Data extract

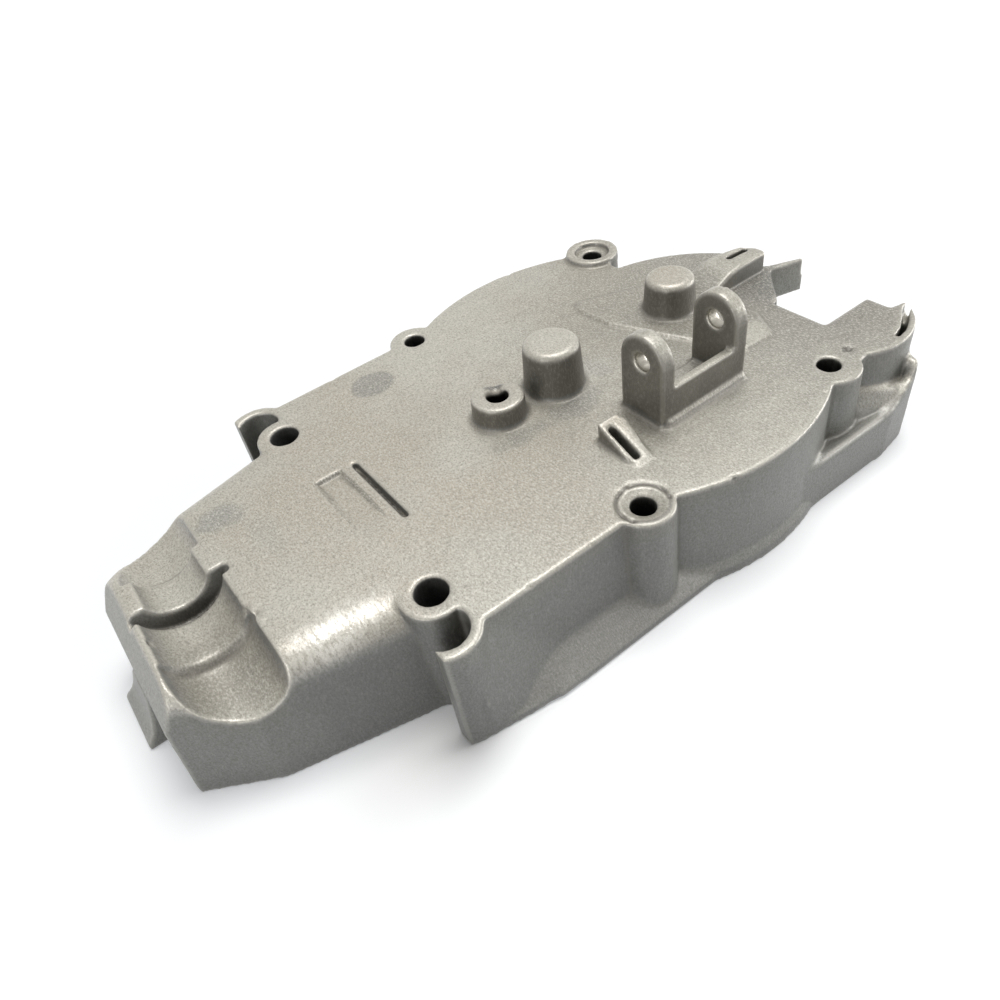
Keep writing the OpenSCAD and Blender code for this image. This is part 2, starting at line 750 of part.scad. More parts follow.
module gear_case_cover() {
    color(cast) translate([-middle_pair_x, 0, 0]) difference() {
        solid_body();
        translate([0, 0, -cut]) hollow();
        mirror_y() ear_pocket();
        trough();
        front_opening();
        screw_holes();
        spot_ring();
        bearing_bores();
        slots_and_marks();
    }
}

gear_case_cover();
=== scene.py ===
# %% [markdown]
# # A gear case cover, dressed for its portrait
# The real thing is one die casting: aluminium shot into a steel mould, broken off its
# sprue, tumbled until it is matt, and drilled. The CAD model in the frame has its true
# sizes and every form. What it lacks is what casting and handling do to metal: soft
# corners, a grainy skin, small knocks, stains and bright bores. This lesson adds those.

# %% Load the frame
import bpy
import numpy as np
from mathutils import Matrix


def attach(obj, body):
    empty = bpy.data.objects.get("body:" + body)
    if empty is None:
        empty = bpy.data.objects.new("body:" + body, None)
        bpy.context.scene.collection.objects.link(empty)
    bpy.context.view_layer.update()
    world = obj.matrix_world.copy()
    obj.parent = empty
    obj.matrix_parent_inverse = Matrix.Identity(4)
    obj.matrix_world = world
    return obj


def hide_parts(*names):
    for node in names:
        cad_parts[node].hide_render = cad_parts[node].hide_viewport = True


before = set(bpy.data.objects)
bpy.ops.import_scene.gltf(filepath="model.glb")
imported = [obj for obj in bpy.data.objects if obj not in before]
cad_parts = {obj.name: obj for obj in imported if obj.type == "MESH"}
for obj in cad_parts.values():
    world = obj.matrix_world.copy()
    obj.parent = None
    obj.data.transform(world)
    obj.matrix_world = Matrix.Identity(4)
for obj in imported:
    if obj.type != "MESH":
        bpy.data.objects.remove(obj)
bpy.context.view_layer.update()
MM = 0.001

# %% [markdown]
# ## The camera
# The picture was taken from close by with a wide lens, so near edges look larger than
# far ones. The place, the turn and the focal length were solved from points whose sizes
# are known in the CAD: screw holes, caps, lugs and corners. A camera in Blender looks
# along its own minus Z, so its matrix has right, up and back as its three columns.

# %% Camera
camera_data = bpy.data.cameras.new("portrait_camera")
camera = bpy.data.objects.new("portrait_camera", camera_data)
bpy.context.collection.objects.link(camera)
RIGHT = (0.791246, -0.597449, -0.130325)
UP = (0.495547, 0.50161, 0.709098)
BACK = (-0.358278, -0.625653, 0.692961)
EYE = (-0.063529, -0.100254, 0.114141)


def standing_at(right, up, back, place):
    """The matrix of a thing at place whose own X, Y and Z point right, up and back."""
    rows = [[right[i], up[i], back[i], place[i]] for i in range(3)]
    return Matrix(rows + [[0, 0, 0, 1]])


camera.matrix_world = standing_at(RIGHT, UP, BACK, EYE)
camera_data.sensor_width = 36.0
camera_data.lens = 36.0 * 0.7867265
camera_data.clip_start = 0.005
bpy.context.scene.camera = camera
print("lens in mm:", round(camera_data.lens, 2))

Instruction
Starting at the line that contains "solid_body();", set down every line up to and including the line that contains "bpy.data.objects.remove(obj)", exactly as given, and no other line.

Task output
        solid_body();
        translate([0, 0, -cut]) hollow();
        mirror_y() ear_pocket();
        trough();
        front_opening();
        screw_holes();
        spot_ring();
        bearing_bores();
        slots_and_marks();
    }
}

gear_case_cover();
=== scene.py ===
# %% [markdown]
# # A gear case cover, dressed for its portrait
# The real thing is one die casting: aluminium shot into a steel mould, broken off its
# sprue, tumbled until it is matt, and drilled. The CAD model in the frame has its true
# sizes and every form. What it lacks is what casting and handling do to metal: soft
# corners, a grainy skin, small knocks, stains and bright bores. This lesson adds those.

# %% Load the frame
import bpy
import numpy as np
from mathutils import Matrix


def attach(obj, body):
    empty = bpy.data.objects.get("body:" + body)
    if empty is None:
        empty = bpy.data.objects.new("body:" + body, None)
        bpy.context.scene.collection.objects.link(empty)
    bpy.context.view_layer.update()
    world = obj.matrix_world.copy()
    obj.parent = empty
    obj.matrix_parent_inverse = Matrix.Identity(4)
    obj.matrix_world = world
    return obj


def hide_parts(*names):
    for node in names:
        cad_parts[node].hide_render = cad_parts[node].hide_viewport = True


before = set(bpy.data.objects)
bpy.ops.import_scene.gltf(filepath="model.glb")
imported = [obj for obj in bpy.data.objects if obj not in before]
cad_parts = {obj.name: obj for obj in imported if obj.type == "MESH"}
for obj in cad_parts.values():
    world = obj.matrix_world.copy()
    obj.parent = None
    obj.data.transform(world)
    obj.matrix_world = Matrix.Identity(4)
for obj in imported:
    if obj.type != "MESH":
        bpy.data.objects.remove(obj)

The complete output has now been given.